Ripple opens new office in Washington D.C. to woo policymakers

Blockchain payments firm Ripple has opened a new office in Washington D.C. with an eye for building closer ties with lawmakers.

The office would focus on educating policymakers on cryptocurrencies and blockchain technology, according to an announcement Tuesday.

Craig Phillips, former counselor to U.S. Treasury Secretary Steven Mnuchin, has joined Ripple’s board of directors to advise the firm on regulatory affairs. Phillips has over 35 years of experience, having worked as managing director at Morgan Stanley, BlackRock and Credit Suisse, according to his LinkedIn profile.
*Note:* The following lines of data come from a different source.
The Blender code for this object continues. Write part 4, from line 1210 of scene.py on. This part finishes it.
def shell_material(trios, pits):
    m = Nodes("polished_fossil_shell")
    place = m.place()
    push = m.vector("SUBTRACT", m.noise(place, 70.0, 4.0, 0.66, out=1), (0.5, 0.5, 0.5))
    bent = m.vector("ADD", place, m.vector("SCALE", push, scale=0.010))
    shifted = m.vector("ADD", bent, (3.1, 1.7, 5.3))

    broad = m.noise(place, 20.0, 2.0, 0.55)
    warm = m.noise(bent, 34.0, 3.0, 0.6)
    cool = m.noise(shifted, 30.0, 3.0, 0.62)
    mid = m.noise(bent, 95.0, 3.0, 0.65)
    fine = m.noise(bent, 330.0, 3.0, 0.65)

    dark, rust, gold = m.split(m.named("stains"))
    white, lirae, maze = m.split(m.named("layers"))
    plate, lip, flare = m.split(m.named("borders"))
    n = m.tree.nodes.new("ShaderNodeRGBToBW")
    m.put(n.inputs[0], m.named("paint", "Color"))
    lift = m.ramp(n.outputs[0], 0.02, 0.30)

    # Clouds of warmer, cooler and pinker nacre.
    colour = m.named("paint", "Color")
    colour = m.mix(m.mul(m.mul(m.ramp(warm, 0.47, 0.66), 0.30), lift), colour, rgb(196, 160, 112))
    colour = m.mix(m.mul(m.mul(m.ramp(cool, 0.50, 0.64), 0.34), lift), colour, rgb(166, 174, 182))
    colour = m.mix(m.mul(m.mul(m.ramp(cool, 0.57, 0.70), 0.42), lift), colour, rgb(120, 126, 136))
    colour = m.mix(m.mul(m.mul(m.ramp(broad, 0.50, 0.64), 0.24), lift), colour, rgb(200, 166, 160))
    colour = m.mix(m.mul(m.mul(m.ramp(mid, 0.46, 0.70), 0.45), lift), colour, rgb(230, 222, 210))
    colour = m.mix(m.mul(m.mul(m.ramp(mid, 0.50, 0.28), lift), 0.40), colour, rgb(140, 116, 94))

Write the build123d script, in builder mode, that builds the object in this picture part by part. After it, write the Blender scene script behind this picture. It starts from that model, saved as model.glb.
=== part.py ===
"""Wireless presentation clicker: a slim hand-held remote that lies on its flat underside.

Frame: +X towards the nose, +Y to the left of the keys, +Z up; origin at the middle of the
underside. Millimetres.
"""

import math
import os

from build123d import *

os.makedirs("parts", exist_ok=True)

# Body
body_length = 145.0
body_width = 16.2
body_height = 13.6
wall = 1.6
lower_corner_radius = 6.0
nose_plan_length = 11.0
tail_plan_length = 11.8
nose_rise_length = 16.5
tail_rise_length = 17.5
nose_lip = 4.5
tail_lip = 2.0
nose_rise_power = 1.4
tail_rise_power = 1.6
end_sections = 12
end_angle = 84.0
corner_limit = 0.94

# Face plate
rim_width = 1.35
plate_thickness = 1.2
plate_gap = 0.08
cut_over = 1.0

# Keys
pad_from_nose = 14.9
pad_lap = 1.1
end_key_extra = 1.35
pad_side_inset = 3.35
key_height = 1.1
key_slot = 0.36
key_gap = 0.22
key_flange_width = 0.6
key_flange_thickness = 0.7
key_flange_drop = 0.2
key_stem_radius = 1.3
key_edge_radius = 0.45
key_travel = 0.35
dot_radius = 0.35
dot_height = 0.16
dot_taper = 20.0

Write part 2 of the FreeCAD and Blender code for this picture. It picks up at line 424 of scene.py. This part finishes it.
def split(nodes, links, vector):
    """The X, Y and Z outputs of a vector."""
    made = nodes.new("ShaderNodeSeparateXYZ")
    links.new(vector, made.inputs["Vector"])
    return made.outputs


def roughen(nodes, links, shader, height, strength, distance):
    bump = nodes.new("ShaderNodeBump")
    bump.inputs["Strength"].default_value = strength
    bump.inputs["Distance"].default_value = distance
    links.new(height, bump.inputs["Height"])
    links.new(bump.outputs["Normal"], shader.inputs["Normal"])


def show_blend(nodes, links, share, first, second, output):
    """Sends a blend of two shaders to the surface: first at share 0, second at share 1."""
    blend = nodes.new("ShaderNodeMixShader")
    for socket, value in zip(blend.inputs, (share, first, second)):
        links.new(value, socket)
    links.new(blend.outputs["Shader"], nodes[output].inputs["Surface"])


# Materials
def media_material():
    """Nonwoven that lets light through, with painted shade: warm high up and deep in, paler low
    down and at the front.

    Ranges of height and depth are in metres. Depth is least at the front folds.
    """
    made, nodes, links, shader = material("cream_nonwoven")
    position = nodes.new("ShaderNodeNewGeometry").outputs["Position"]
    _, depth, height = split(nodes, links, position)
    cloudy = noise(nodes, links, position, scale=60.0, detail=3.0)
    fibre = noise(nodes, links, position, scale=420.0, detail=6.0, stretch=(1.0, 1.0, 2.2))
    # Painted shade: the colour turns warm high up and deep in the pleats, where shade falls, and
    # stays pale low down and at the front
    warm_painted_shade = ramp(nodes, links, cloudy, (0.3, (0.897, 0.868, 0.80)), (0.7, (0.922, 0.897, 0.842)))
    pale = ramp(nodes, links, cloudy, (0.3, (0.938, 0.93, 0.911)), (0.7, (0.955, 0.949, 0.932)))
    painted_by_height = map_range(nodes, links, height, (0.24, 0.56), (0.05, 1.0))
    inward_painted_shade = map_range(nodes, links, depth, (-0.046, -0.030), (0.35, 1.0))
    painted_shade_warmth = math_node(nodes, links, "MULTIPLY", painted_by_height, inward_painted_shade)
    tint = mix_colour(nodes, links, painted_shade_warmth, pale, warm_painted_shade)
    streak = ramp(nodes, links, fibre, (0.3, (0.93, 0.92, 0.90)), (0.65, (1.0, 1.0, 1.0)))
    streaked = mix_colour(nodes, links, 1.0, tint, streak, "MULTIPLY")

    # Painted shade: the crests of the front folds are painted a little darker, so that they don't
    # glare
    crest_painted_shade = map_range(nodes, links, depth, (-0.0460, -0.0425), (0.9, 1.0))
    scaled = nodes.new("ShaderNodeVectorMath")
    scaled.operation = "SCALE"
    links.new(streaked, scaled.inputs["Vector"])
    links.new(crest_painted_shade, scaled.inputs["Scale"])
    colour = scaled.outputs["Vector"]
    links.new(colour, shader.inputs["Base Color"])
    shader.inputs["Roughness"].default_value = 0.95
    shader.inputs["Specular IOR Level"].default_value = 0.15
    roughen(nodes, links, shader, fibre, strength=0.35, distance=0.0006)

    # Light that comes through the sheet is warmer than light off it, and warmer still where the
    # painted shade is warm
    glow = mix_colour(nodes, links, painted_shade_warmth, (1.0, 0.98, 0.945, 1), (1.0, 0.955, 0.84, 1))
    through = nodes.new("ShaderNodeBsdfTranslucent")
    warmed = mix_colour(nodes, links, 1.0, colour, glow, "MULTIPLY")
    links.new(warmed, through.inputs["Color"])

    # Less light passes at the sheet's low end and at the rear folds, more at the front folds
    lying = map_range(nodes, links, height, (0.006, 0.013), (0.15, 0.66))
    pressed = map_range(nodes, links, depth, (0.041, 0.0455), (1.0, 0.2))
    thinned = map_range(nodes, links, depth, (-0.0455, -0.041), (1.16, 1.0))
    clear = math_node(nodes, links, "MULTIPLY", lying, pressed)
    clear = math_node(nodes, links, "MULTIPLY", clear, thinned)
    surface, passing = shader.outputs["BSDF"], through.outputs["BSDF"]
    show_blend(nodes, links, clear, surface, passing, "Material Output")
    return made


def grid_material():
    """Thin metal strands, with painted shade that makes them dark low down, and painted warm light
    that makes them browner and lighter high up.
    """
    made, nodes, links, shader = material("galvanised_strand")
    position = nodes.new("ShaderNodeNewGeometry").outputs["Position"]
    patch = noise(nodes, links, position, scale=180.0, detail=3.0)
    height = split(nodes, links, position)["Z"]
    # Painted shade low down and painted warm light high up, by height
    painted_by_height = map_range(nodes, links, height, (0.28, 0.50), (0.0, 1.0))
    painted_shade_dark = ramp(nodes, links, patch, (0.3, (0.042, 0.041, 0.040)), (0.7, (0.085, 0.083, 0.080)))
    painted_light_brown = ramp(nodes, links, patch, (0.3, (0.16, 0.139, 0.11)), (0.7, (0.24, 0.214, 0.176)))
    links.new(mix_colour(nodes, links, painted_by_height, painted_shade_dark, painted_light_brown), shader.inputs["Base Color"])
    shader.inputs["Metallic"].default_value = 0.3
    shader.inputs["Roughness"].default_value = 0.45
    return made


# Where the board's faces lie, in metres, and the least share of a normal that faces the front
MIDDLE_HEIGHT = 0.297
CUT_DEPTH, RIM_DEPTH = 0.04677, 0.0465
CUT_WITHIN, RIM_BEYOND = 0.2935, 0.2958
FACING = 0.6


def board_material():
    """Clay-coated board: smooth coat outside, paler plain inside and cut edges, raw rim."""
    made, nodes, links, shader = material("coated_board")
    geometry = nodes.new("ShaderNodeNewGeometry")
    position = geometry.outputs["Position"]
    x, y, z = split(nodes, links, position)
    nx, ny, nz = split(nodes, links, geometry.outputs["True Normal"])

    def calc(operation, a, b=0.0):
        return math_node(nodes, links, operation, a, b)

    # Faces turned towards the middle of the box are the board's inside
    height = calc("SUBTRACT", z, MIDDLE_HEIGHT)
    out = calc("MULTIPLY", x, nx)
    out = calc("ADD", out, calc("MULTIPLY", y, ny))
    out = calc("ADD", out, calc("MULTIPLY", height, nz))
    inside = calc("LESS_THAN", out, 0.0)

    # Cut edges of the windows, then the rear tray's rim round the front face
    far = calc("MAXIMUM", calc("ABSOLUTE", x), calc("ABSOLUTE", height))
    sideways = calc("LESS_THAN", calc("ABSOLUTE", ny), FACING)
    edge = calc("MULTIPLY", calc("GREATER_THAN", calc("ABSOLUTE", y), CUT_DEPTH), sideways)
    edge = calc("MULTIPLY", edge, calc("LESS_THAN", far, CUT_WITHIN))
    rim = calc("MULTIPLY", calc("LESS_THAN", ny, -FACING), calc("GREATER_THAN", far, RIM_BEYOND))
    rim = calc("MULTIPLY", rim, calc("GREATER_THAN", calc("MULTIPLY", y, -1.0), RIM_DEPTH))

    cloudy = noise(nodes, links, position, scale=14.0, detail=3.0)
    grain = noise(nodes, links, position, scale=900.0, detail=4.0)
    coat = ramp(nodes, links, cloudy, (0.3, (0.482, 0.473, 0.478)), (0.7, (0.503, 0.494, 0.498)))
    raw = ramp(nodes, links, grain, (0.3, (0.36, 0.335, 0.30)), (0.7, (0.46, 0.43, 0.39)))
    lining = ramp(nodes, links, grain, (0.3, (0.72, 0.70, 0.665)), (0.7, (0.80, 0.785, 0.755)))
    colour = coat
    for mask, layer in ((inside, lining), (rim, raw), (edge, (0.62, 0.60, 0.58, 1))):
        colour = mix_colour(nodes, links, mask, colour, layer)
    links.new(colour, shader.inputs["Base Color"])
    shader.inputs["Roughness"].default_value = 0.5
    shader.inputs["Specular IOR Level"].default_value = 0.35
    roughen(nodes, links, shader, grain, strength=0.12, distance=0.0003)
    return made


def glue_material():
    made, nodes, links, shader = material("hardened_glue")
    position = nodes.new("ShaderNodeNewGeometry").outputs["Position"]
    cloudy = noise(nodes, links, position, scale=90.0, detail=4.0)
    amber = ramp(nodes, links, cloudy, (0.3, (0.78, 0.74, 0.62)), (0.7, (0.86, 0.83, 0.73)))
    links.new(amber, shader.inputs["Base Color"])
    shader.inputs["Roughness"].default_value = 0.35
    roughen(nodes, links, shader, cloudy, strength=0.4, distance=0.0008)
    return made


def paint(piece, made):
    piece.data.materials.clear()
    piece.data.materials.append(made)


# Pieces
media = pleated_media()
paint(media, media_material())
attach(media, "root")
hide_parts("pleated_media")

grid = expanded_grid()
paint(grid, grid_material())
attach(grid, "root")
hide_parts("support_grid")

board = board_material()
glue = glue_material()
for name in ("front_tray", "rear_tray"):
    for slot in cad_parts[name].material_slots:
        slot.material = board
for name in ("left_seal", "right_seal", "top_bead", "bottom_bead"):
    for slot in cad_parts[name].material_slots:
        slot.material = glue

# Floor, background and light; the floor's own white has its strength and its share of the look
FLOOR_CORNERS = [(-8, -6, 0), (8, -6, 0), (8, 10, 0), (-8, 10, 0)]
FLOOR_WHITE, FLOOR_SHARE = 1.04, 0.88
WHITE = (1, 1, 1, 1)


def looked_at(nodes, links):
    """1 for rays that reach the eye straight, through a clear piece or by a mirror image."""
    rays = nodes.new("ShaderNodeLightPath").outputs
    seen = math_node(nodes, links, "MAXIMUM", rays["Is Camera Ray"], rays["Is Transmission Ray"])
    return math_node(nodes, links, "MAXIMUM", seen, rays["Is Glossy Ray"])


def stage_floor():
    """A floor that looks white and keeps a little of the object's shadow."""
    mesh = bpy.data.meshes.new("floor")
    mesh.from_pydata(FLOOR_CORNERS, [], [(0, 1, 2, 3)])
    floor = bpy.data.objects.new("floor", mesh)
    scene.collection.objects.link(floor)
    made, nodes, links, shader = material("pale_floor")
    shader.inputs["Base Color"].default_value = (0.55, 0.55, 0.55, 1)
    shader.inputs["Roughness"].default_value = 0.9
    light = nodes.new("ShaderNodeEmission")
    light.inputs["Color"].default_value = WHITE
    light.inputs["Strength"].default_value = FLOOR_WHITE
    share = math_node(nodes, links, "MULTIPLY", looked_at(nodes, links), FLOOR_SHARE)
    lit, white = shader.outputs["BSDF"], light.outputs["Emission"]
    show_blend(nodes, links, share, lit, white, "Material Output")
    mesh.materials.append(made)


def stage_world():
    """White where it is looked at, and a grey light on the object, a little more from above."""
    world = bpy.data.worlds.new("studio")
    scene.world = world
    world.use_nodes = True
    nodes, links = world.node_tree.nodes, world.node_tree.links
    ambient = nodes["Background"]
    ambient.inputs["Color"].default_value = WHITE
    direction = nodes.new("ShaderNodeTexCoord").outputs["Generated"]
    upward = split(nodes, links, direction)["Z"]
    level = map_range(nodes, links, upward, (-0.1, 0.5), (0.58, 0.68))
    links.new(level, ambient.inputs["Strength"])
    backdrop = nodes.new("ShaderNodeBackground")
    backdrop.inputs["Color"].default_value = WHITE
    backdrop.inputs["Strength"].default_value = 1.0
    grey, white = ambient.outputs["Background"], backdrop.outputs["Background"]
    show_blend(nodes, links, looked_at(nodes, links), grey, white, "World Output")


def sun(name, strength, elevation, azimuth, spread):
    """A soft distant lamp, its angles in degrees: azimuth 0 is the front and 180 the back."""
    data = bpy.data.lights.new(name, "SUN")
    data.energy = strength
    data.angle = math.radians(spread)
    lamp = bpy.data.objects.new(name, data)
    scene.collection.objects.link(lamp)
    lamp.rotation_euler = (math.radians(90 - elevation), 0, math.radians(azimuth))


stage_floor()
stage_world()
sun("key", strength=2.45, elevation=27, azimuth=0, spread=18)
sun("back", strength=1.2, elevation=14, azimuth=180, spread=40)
Ripple’s D.C. office has two more members with government backgrounds - Susan Friedman and Ron Hammond. Friedman joined Ripple as an international policy counsel from the Treasury, where she was an assistant secretary for international markets and in that capacity, she also acted as a senior advisor to the U.S. Commodity Futures Trading Commission (CFTC) chairman Heath Tarbert. Hammond joined Ripple as a manager of government relations. He was previously legislative assistant to U.S. Rep. Warren Davidson and worked on the Token Taxonomy Act, per the announcement.

Ripple has also joined the Blockchain Association as a member, and the firm’s global head of government relations, Michelle Bond, will sit on the association’s board.